§ Stated goal
Take the data below and extract the lines from the one with "Recreate this object as parametric Blender" to the one with "TURN = 2 * math.pi", inclusive, exactly as written.

Data listing
┌──
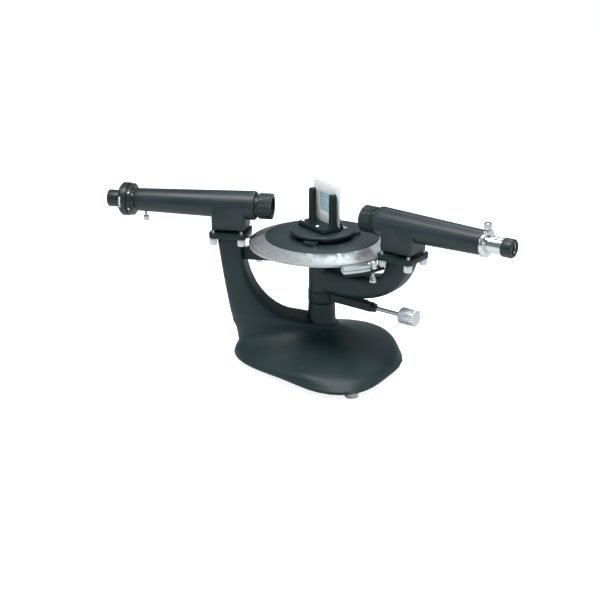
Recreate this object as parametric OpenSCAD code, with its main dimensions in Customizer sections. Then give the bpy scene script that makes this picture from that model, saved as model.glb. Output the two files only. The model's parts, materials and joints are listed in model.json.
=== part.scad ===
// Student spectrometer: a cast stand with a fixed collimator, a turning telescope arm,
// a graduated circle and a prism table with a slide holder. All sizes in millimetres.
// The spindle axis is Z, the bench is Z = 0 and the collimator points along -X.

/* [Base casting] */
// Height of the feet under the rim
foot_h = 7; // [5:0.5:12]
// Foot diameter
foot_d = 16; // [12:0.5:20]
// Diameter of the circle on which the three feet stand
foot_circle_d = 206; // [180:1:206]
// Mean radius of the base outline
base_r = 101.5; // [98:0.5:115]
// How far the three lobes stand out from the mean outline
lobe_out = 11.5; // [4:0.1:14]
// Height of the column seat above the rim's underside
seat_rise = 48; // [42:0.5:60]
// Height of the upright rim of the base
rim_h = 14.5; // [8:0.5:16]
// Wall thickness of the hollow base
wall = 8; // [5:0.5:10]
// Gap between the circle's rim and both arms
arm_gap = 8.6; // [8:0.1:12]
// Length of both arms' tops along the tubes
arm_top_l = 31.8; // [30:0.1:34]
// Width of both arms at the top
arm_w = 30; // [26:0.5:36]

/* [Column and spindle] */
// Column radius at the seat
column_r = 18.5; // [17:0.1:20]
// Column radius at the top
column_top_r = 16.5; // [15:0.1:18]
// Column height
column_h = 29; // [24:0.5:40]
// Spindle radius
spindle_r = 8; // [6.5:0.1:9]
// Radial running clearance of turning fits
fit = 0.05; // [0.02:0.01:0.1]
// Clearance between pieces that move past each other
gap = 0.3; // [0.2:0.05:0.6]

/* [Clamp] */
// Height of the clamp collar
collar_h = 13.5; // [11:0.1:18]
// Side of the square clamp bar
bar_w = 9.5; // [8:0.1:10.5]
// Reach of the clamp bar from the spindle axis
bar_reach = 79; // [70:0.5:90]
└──
┌──
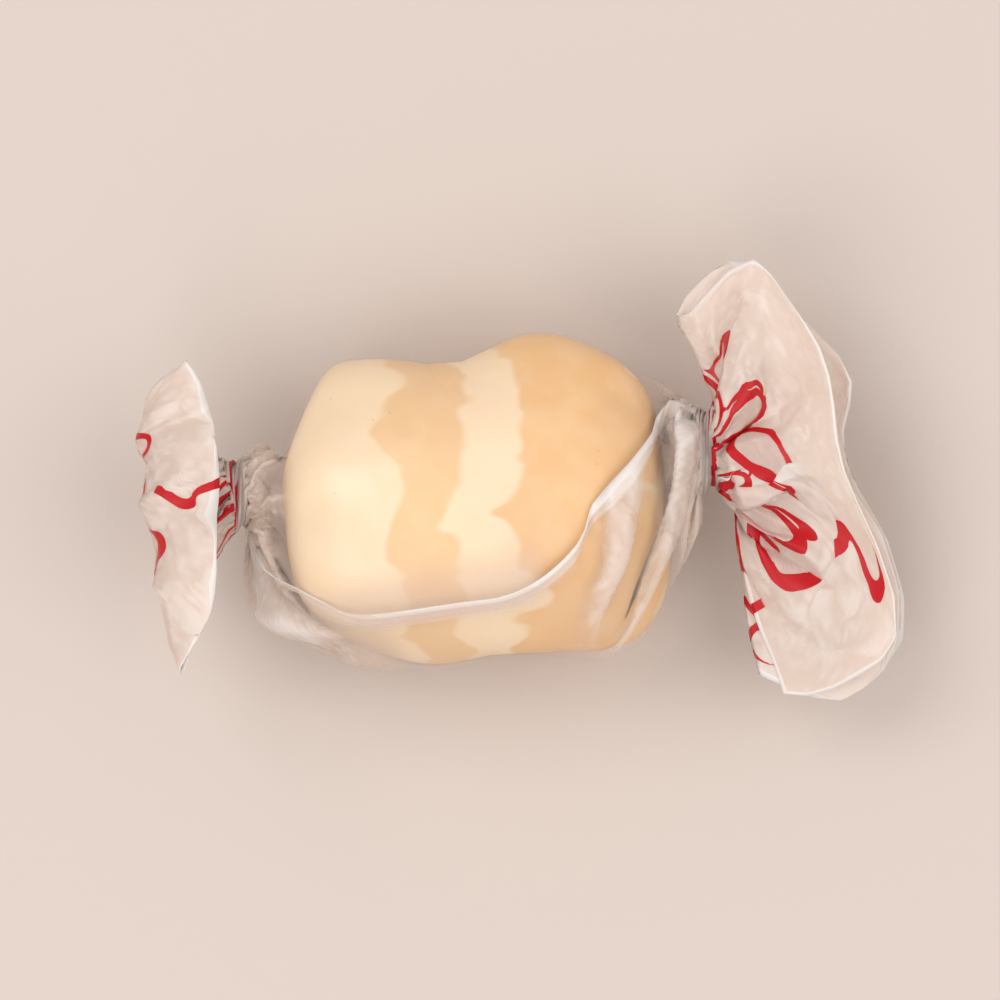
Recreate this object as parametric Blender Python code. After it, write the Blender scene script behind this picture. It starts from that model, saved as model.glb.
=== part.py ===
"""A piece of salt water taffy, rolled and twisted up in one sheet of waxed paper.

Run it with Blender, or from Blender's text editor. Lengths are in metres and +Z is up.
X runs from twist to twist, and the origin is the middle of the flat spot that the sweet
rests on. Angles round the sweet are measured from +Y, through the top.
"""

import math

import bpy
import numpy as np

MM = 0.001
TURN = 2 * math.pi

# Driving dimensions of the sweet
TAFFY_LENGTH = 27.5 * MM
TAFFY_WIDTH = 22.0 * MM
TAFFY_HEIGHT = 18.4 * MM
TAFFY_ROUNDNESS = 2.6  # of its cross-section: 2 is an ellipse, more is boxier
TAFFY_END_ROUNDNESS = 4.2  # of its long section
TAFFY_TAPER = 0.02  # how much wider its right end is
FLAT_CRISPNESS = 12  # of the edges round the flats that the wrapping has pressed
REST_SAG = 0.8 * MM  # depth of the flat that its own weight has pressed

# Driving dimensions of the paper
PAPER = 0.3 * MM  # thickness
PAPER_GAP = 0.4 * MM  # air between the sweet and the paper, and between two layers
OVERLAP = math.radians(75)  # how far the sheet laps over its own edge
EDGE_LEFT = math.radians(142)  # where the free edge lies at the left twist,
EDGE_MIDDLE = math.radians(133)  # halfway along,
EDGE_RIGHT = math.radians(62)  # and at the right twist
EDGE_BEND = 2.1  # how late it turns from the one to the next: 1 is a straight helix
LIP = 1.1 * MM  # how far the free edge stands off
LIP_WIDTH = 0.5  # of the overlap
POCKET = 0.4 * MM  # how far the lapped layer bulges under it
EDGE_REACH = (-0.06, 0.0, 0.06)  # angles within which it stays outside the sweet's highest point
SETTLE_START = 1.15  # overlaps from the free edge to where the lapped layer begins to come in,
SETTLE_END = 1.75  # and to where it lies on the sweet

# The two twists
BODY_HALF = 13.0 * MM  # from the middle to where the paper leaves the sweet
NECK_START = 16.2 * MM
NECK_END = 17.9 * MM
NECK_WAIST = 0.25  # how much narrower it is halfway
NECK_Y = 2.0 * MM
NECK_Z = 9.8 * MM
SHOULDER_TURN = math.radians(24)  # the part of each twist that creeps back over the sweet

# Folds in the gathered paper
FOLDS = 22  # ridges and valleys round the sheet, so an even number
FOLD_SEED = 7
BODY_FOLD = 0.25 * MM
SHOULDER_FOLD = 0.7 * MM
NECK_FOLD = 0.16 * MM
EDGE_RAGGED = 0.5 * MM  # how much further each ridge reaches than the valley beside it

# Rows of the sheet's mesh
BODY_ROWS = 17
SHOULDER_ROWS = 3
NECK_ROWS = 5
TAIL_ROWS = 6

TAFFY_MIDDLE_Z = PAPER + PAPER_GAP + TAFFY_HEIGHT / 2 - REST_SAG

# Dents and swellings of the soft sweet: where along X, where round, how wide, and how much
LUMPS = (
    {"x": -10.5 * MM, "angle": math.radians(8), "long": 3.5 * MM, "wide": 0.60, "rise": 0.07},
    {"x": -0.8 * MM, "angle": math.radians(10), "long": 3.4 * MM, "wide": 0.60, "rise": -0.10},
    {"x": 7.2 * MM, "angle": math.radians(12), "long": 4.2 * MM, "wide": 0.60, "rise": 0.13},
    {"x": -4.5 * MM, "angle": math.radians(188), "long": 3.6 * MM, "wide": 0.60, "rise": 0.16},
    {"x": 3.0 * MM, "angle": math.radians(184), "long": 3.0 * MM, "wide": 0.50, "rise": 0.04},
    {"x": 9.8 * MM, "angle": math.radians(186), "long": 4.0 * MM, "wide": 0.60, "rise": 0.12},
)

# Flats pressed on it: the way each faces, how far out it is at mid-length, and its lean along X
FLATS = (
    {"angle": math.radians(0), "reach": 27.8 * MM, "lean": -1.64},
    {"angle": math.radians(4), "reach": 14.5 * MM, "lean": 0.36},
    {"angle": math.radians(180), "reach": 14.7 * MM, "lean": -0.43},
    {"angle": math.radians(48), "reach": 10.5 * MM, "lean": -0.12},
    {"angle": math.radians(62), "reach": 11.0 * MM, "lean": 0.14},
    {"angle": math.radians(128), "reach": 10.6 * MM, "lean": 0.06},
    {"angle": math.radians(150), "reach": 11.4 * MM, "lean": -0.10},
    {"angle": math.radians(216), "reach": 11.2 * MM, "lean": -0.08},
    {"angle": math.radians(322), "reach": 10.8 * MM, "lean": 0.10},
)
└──
§ The solution
Recreate this object as parametric Blender Python code. After it, write the Blender scene script behind this picture. It starts from that model, saved as model.glb.
=== part.py ===
"""A piece of salt water taffy, rolled and twisted up in one sheet of waxed paper.

Run it with Blender, or from Blender's text editor. Lengths are in metres and +Z is up.
X runs from twist to twist, and the origin is the middle of the flat spot that the sweet
rests on. Angles round the sweet are measured from +Y, through the top.
"""

import math

import bpy
import numpy as np

MM = 0.001
TURN = 2 * math.pi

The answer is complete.